■ PROBLEM TO SOLVE
Quote only the lines from the line containing "const nougatPack = new THREE.Group();" to the line containing "import numpy as np", with both of those lines included, please, exactly as written.

■ SUPPLIED DATA
▶
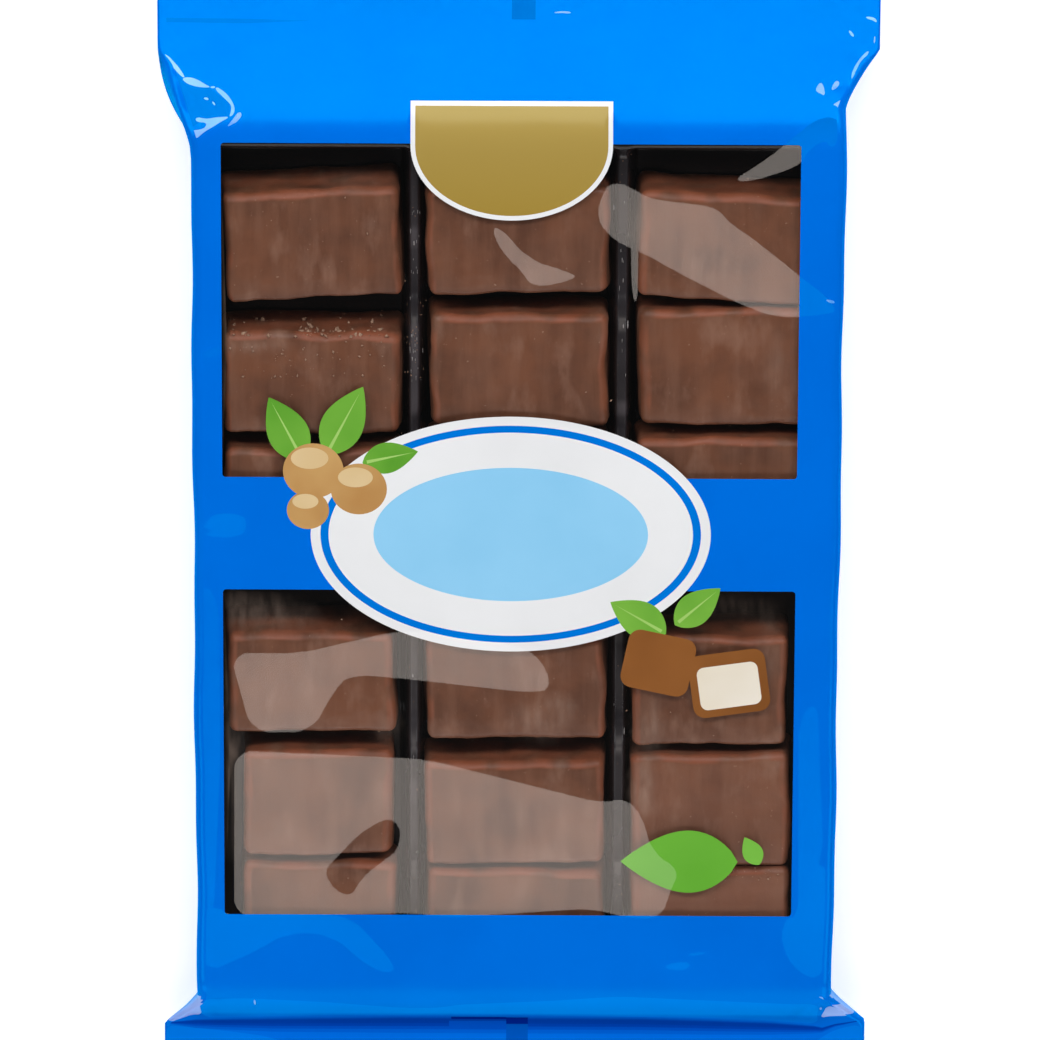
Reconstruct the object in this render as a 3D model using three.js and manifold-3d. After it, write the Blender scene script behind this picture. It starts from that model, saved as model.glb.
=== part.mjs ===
// A sealed flow pack of chocolate coated nougat pieces, lying on its back with the windows up.
// One web of film is wrapped round a shallow tray, joined along the back and crimped shut at both ends.
// Units are millimetres. +Z is up, +Y points to the head of the pack and +X to the right of its front.
// The origin is under the middle of the pack, on the plane that it rests on.
import * as THREE from 'three';
import { mergeVertices } from 'three/addons/utils/BufferGeometryUtils.js';
import Module from 'manifold-3d';

// The film over the tray
const HEAD_WIDTH = 120;
const FOOT_WIDTH = 119.4;
const BODY_HEIGHT = 16.2;
const WALL_DRAFT = 2;
const FRONT_EDGE_RADIUS = 1.8;
const BACK_EDGE_RADIUS = 2.4;

// The tray's ends, measured from the middle of the pack: the tray has slid to the foot
const TRAY_HEAD = 77.05;
const TRAY_FOOT = 87.6;
const SLOPE_ROUNDING = 3;

// The flat fins at both ends
const FIN_LINE = 95.1;
const FIN_WIDTH = 132.5;
const FIN_LEVEL = 7.5;
const FIN_THICKNESS = 0.8;
const SEAL_MARGIN = 4;
const CRIMP_LENGTH = 10;
const CRIMP_COUNT = 50;
const CRIMP_DEPTH = 0.3;
const TOOTH_DEPTH = 1.2;
const FIN_END = FIN_LINE + SEAL_MARGIN + CRIMP_LENGTH;

// The ears, where the side walls fold out into the fins: where each starts, its tip, and how far it bulges
const HEAD_LEFT_EAR = { start: 72, tip: 89.8, bulge: 1.6 };
const HEAD_RIGHT_EAR = { start: 80, tip: 90.3, bulge: 0 };
const FOOT_LEFT_EAR = { start: 89.1, tip: 95.6, bulge: 0 };
const FOOT_RIGHT_EAR = { start: 87.8, tip: 94.4, bulge: 0 };
const EAR_PULL_HEAD = 5.3;
const EAR_PULL_POWER = 8;
const EAR_FRONT_POWER = 1.25;

// The folds of film pushed in at the corners, as plan triangles, and how deep each is
const CORNER_FOLDS = [
  { depth: 1.6, plan: [[-60.5, 73], [-51.5, 80], [-65.5, 90]] },
  { depth: 0.9, plan: [[60, 79], [57.5, 84], [65.5, 90]] },
  { depth: 0.8, plan: [[-59.7, -86.5], [-58.5, -90.5], [-65.5, -94]] },
  { depth: 0.9, plan: [[59.7, -86.5], [55.5, -91], [65.5, -94]] },
];

// The two troughs of the tray, where the film sags between the decks
const TROUGHS = [[-82.6, -9.8], [-0.8, 72]];
const FRONT_SAG = 0.7;

// The seam along the back, pressed flat between two grooves
const SEAM_WIDTH = 5;
const GROOVE_WIDTH = 0.6;
const GROOVE_DEPTH = 0.3;

// How finely the film is divided
const FRONT_STEPS = 28;
const ARC_STEPS = 3;
const BODY_STEPS = 18;
const SLOPE_STEPS_HEAD = 12;
const SLOPE_STEPS_FOOT = 8;

const mix = (a, b, t) => a + (b - a) * t;
const clamp01 = (t) => Math.min(Math.max(t, 0), 1);

function softPositive(v) {
  // 0 below, v above, and a round bend between them, so that what lies before the bend is truly flat
  if (Math.abs(v) >= SLOPE_ROUNDING) return Math.max(v, 0);
  return (v + SLOPE_ROUNDING) ** 2 / (4 * SLOPE_ROUNDING);
}

function closing(y, pull) {
  // 0 over the tray and 1 at the fins, with the two bends rounded; pull brings the fin line nearer
  const tray = y > 0 ? TRAY_HEAD : TRAY_FOOT;
  const run = FIN_LINE - tray - pull;
  const past = Math.abs(y) - tray;
  return (softPositive(past) - softPositive(past - run)) / run;
}

function earPull(x, y) {
  const reach = clamp01(Math.abs(x) / (FIN_WIDTH / 2));
  return y > 0 ? EAR_PULL_HEAD * reach ** EAR_PULL_POWER : 0;
}

function sag(x, y) {
  // Each trough carries a shallow dish of film that fades out at the side walls
  const trough = TROUGHS.find(([foot, head]) => y > foot && y < head);
  if (!trough) return 0;
  const along = Math.sin((Math.PI * (y - trough[0])) / (trough[1] - trough[0]));
  const across = Math.cos((Math.PI * clamp01(Math.abs(x) / (FOOT_WIDTH / 2))) / 2);
  return FRONT_SAG * along * across;
}

function foldDepth(x, y, { depth, plan }) {
  // A three sided dent: deepest in the middle of its triangle, with a crease along each side
  const [[ax, ay], [bx, by], [cx, cy]] = plan;
  const area = (bx - ax) * (cy - ay) - (cx - ax) * (by - ay);
  const nearB = ((x - ax) * (cy - ay) - (cx - ax) * (y - ay)) / area;
  const nearC = ((bx - ax) * (y - ay) - (x - ax) * (by - ay)) / area;
  const nearA = 1 - nearB - nearC;
  return depth * 3 * Math.max(0, Math.min(nearA, nearB, nearC));
}

function frontHeight(x, y) {
  const top = FIN_LEVEL + FIN_THICKNESS / 2;
  const dents = CORNER_FOLDS.reduce((sum, fold) => sum + foldDepth(x, y, fold), 0);
  const height = mix(BODY_HEIGHT, top, closing(y, earPull(x, y))) - sag(x, y) - dents;
  return Math.max(height, top);
}

function backHeight(x, y) {
  return mix(0, FIN_LEVEL - FIN_THICKNESS / 2, closing(y, earPull(x, y)));
}

function earAt(side, y) {
  if (y < 0) return side < 0 ? FOOT_LEFT_EAR : FOOT_RIGHT_EAR;
  return side < 0 ? HEAD_LEFT_EAR : HEAD_RIGHT_EAR;
}

function wall(side, y) {
  // The half widths of one side wall: at the front edge, at the outer fold and at the back edge
  const { start, tip, bulge } = earAt(side, y);
  const ear = clamp01((Math.abs(y) - start) / (tip - start));
  const along = clamp01((y + TRAY_FOOT) / (TRAY_HEAD + TRAY_FOOT));
  const tray = mix(FOOT_WIDTH, HEAD_WIDTH, along) / 2;
  const front = mix(tray, FIN_WIDTH / 2, ear ** EAR_FRONT_POWER);
  const back = front - WALL_DRAFT * (1 - ear);
  const straight = mix(tray - WALL_DRAFT / 2, FIN_WIDTH / 2, ear);
  const fold = ear > 0 ? Math.max(front, straight + bulge * Math.sin(Math.PI * ear)) : straight;
  return { front, fold, back };
}

function roundedEdge(centreX, centreZ, radius, side, from, to) {
  // A quarter of rounded edge, from one angle to the other, in the section's plane
  return Array.from({ length: ARC_STEPS + 1 }, (_, i) => {
    const angle = mix(from, to, i / ARC_STEPS);
    return [centreX + side * radius * Math.cos(angle), centreZ + radius * Math.sin(angle)];
  });
}

function sidePoints(side, y) {
  // From the front edge, over the outer fold, to the back edge
  const { front, fold, back } = wall(side, y);
  const top = frontHeight(side * front, y);
  const bottom = backHeight(side * back, y);
  const most = 0.45 * (top - bottom);
  const frontRadius = Math.min(FRONT_EDGE_RADIUS, most);
  const backRadius = Math.min(BACK_EDGE_RADIUS, most);
  const quarter = Math.PI / 2;
  return [
    ...roundedEdge(side * (front - frontRadius), top - frontRadius, frontRadius, side, quarter, 0),
    [side * fold, (top + bottom) / 2],
    ...roundedEdge(side * (back - backRadius), bottom + backRadius, backRadius, side, 0, -quarter),
  ];
}

function section(y) {
  // The film's closed outline at one place along the pack: front, right side, back and left side
  const right = sidePoints(1, y);
  const left = sidePoints(-1, y);
  const [startX] = left[0];
  const [endX] = right[0];
  const front = Array.from({ length: FRONT_STEPS - 1 }, (_, i) => {
    const even = (i + 1) / FRONT_STEPS;
    const crowded = (1 - Math.cos(Math.PI * even)) / 2;
    const x = mix(startX, endX, mix(even, crowded, 0.45));
    return [x, frontHeight(x, y)];
  });
  const halfSeam = SEAM_WIDTH / 2;
  const grooves = [1, -1].flatMap((side) => [0, 0.5, 1].map((part) => {
    const x = side * (halfSeam + GROOVE_WIDTH * (side > 0 ? 1 - part : part));
    return [x, backHeight(x, y) + (part === 0.5 ? GROOVE_DEPTH : 0)];
  }));
  const quarters = [0.66, 0.33].map((part) => part * right.at(-1)[0]);
  const plainRight = quarters.map((x) => [x, backHeight(x, y)]);
  const plainLeft = plainRight.map(([x, z]) => [-x, z]).reverse();
  return [...front, ...right, ...plainRight, ...grooves, ...plainLeft, ...left.reverse()];
}

function stations() {
  // Places along the pack, closer together where the film slopes to the fins
  const spread = (from, to, steps) => Array.from({ length: steps }, (_, i) => mix(from, to, i / steps));
  const end = FIN_LINE + SEAL_MARGIN;
  const bend = 3;
  return [
    ...spread(-end, -FIN_LINE - 1, 1),
    ...spread(-FIN_LINE - 1, -TRAY_FOOT + bend, SLOPE_STEPS_FOOT),
    ...spread(-TRAY_FOOT + bend, TRAY_HEAD - bend, BODY_STEPS),
    ...spread(TRAY_HEAD - bend, FIN_LINE + 1, SLOPE_STEPS_HEAD),
    FIN_LINE + 1,
    end,
  ];
}

function wrappedBody() {
  const rows = stations().map((y) => section(y).map(([x, z]) => [x, y, z]));
  const count = rows[0].length;
  const positions = rows.flat(2);
  const index = [];
  for (let row = 0; row + 1 < rows.length; row += 1) {
    for (let i = 0; i < count; i += 1) {
      const here = row * count + i;
      const next = row * count + ((i + 1) % count);
      index.push(here, next, next + count, here, next + count, here + count);
    }
  }
  for (const row of [0, rows.length - 1]) {
    const centre = positions.length / 3;
    positions.push(0, rows[row][0][1], FIN_LEVEL);
    for (let i = 0; i < count; i += 1) {
      const here = row * count + i;
      const next = row * count + ((i + 1) % count);
      index.push(...(row === 0 ? [next, here, centre] : [here, next, centre]));
    }
  }
  const geometry = new THREE.BufferGeometry();
  geometry.setAttribute('position', new THREE.Float32BufferAttribute(positions, 3));
  geometry.setIndex(index);
  return geometry;
}

function crimpedBand(end) {
  // The ridges of the end seal run along the pack, and reach back into the plain margin
  const pitch = FIN_WIDTH / CRIMP_COUNT;
  const half = FIN_WIDTH / 2;
  const crest = (i) => (i % 2 === 0 ? -CRIMP_DEPTH / 2 : CRIMP_DEPTH / 2);
  const edge = Array.from({ length: 2 * CRIMP_COUNT + 1 }, (_, i) => [(i * pitch) / 2 - half, crest(i)]);
  const over = edge.map(([x, z]) => new THREE.Vector2(x, z + FIN_THICKNESS / 2));
  const under = edge.map(([x, z]) => new THREE.Vector2(x, z - FIN_THICKNESS / 2)).reverse();
  const band = new THREE.ExtrudeGeometry(new THREE.Shape([...under, ...over]), {
    depth: CRIMP_LENGTH + 1,
    bevelEnabled: false,
    steps: 1,
  });
  band.rotateX(Math.PI / 2);
  band.translate(0, end > 0 ? FIN_END : -FIN_END + CRIMP_LENGTH + 1, FIN_LEVEL);
  return band;
}

function toothedPlan(end) {
  // The zigzag cut at the end of a fin, as an upright prism that the band is cut with
  const pitch = FIN_WIDTH / CRIMP_COUNT;
  const half = FIN_WIDTH / 2;
  const inner = FIN_END - CRIMP_LENGTH - 2;
  const teeth = Array.from({ length: 2 * CRIMP_COUNT + 1 }, (_, i) => {
    const y = FIN_END - (i % 2 === 0 ? TOOTH_DEPTH : 0);
    return new THREE.Vector2((i * pitch) / 2 - half, end * y);
  });
  const outline = [new THREE.Vector2(-half, end * inner), ...teeth, new THREE.Vector2(half, end * inner)];
  const prism = new THREE.ExtrudeGeometry(new THREE.Shape(outline), { depth: BODY_HEIGHT, bevelEnabled: false });
  return prism;
}

const wasm = await Module();
wasm.setup();

function solid(geometry) {
  const plain = geometry.clone();
  plain.deleteAttribute('normal');
  plain.deleteAttribute('uv');
  const merged = mergeVertices(plain, 1e-4);
  return new wasm.Manifold(new wasm.Mesh({
    numProp: 3,
    vertProperties: Float32Array.from(merged.attributes.position.array),
    triVerts: Uint32Array.from(merged.index.array),
  }));
}

function surface(manifold) {
  const mesh = manifold.getMesh();
  const geometry = new THREE.BufferGeometry();
  geometry.setAttribute('position', new THREE.BufferAttribute(mesh.vertProperties, 3));
  geometry.setIndex(new THREE.BufferAttribute(mesh.triVerts, 1));
  geometry.computeVertexNormals();
  return geometry;
}

function filledPack() {
  const fins = [1, -1].map((end) => solid(crimpedBand(end)).intersect(solid(toothedPlan(end))));
  return surface(fins.reduce((pack, fin) => pack.add(fin), solid(wrappedBody())));
}

const printedFilm = new THREE.MeshStandardMaterial({ color: 0x006cdc, roughness: 0.28, metalness: 0 });

const nougatPack = new THREE.Group();
const pack = new THREE.Mesh(filledPack(), printedFilm);
pack.name = 'pack';
nougatPack.add(pack);

export default nougatPack;
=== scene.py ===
"""A sealed flow pack of chocolate coated nougat pieces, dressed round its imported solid.

One web of film is printed blue, with two clear windows. Under it lies a black tray with three columns
of pieces. The functions work in millimetres and the scene is in metres. +X is to the right of the
front, +Y points to the head of the pack and +Z comes out of the windows.
"""
import math
import random

import bpy
import numpy as np
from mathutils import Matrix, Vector, noise
from mathutils.geometry import delaunay_2d_cdt


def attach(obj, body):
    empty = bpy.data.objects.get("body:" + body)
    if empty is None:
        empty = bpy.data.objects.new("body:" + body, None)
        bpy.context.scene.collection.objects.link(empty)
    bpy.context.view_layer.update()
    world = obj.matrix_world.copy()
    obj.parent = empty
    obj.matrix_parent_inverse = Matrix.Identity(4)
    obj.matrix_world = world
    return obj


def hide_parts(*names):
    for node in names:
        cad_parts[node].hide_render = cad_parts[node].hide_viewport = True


bl_info = {
    "name": "Nougat pack",
    "version": (1, 0, 0),
    "blender": (4, 5, 0),
    "location": "3D View > Sidebar > Nougat pack",
    "description": "Builds a sealed pack of chocolate coated nougat pieces round its packed solid",
    "category": "Add Mesh",
}

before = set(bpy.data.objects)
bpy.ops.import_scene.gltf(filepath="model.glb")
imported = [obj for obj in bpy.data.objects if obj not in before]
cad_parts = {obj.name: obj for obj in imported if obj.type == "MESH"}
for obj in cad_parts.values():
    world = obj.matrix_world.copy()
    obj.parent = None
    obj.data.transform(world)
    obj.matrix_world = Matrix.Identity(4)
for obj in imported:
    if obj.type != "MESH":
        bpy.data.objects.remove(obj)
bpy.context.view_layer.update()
MM = 0.001

# The film over the tray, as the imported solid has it
HEAD_WIDTH = 120.0
FOOT_WIDTH = 119.4
BODY_HEIGHT = 16.2
WALL_DRAFT = 2.0
FRONT_EDGE_RADIUS = 1.8
BACK_EDGE_RADIUS = 2.4
TRAY_HEAD = 77.05
TRAY_FOOT = 87.6
SLOPE_ROUNDING = 3.0
# Between these the film lies flat over the tray, and its mesh is coarser
FLAT_HEAD = TRAY_HEAD - 4
FLAT_FOOT = 3 - TRAY_FOOT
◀
■ RESPONSE TO THIS EXERCISE
const nougatPack = new THREE.Group();
const pack = new THREE.Mesh(filledPack(), printedFilm);
pack.name = 'pack';
nougatPack.add(pack);

export default nougatPack;
=== scene.py ===
"""A sealed flow pack of chocolate coated nougat pieces, dressed round its imported solid.

One web of film is printed blue, with two clear windows. Under it lies a black tray with three columns
of pieces. The functions work in millimetres and the scene is in metres. +X is to the right of the
front, +Y points to the head of the pack and +Z comes out of the windows.
"""
import math
import random

import bpy
import numpy as np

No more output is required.